April days! Why, already the wild goose has gone clamorously on toward his polaric summer home, and the canvasback and the mallard are preening themselves to follow. The teal will linger in the warm sunshine of cosy inlets for days to come, and soon the tinkling ripple of the yellow leg and the thrilling skeap of the jack snipe will mingle with the chuck and chirp of the black bird and the silvery trill of the swamp sparrow.

Already the flowering wild gooseberry emits its woody odor from the dense roadside thickets, where flourish the prickly blackberry, the graceful elder, sweet-scented azaleas and flannelly hazelnut. Wild ivy runs riot in many places, climbing the trunks of the scrubby oaks, festooning itself from bough to bough, and falling in long streamers or matted curtains from the topmost branches, and tangling itself with the wild grapevines, the clematis and the swelling pokeberry.

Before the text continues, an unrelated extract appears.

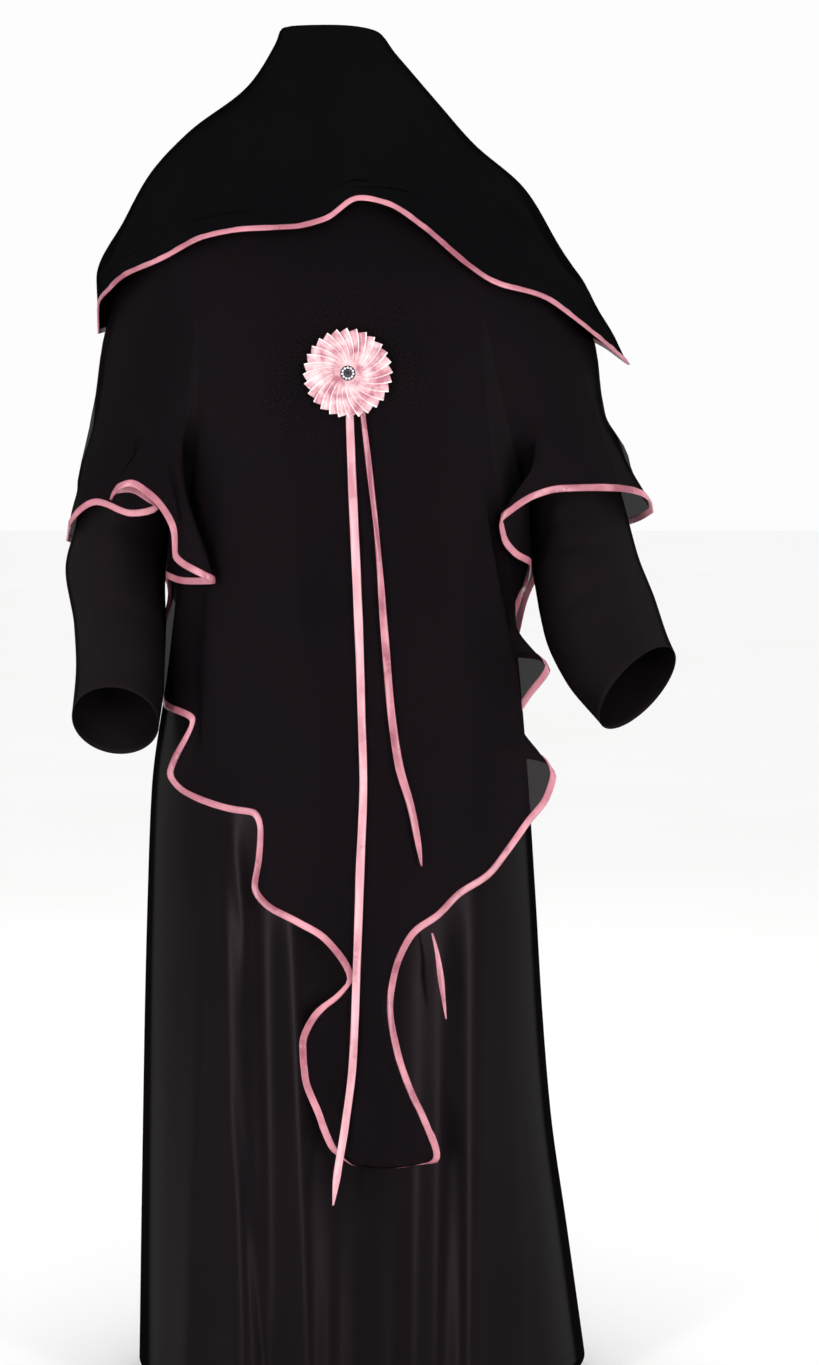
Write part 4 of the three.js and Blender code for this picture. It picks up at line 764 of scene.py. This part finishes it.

Brilliant dragon flies flit zigzag fashion along the course of the stream, and from the adjoining shrubbery comes a medley of bird voices.

The plowman is busy turning the soil. He will be followed by the sower, and then comes fields of tender green, looking in the distance like emerald velvet lawns.

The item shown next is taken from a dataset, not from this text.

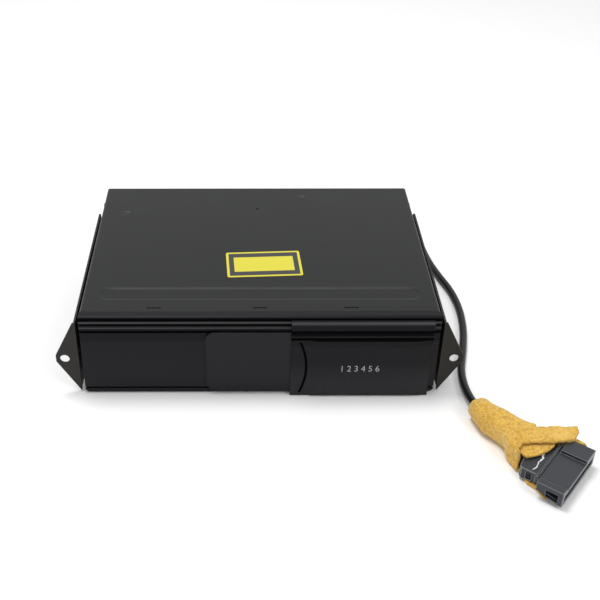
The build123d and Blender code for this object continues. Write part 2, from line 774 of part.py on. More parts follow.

The grassy hillsides will soon be spangled with millions of spring beauties, wild roses, cream-cups, cyclamens, asters and bright little primroses, nestling among their rosette leaves, while in the shadowy runways grow topaz and blue violets or wild pansies, apparently delighting the breeze that blows them all one way.

Later will come great patches of sunflowers, moccasin flowers and fragrant wild mustard, adding vivid color to the universal green, with mullen-stalk, red soreel and wild turnip blossoms, the little round-headed brass buttons and blue flags of the marshes, the yucca, and lupines and soap-weed of the sand hills, and that brief-lived member of the iris family, the pretty azure-eyed grass.

No echo of he busy, musty city disturbs our rural solitudes. The meadow lark, with his beautiful black-starred yellow vest, sends his charming call over the open fields, the robin sings merrily in the maples, the bobolink over the clover pastures, while the frogs pipe industriously all along the lowlands. There goes a cottontail scudding nimbly away to the shelter of yon hedge, and there in the budding branches of that old elm a mother fox squirrel is busying herself.

All these are sights and sounds that must come with our April days, and if they are not with us now, they will be surely before the spring-fevery days of lovely May burst forth upon us. While all may yet look brown and bare, the magic of a week's winds and sunshine may array all in the dainty bridal raiment of early springtime.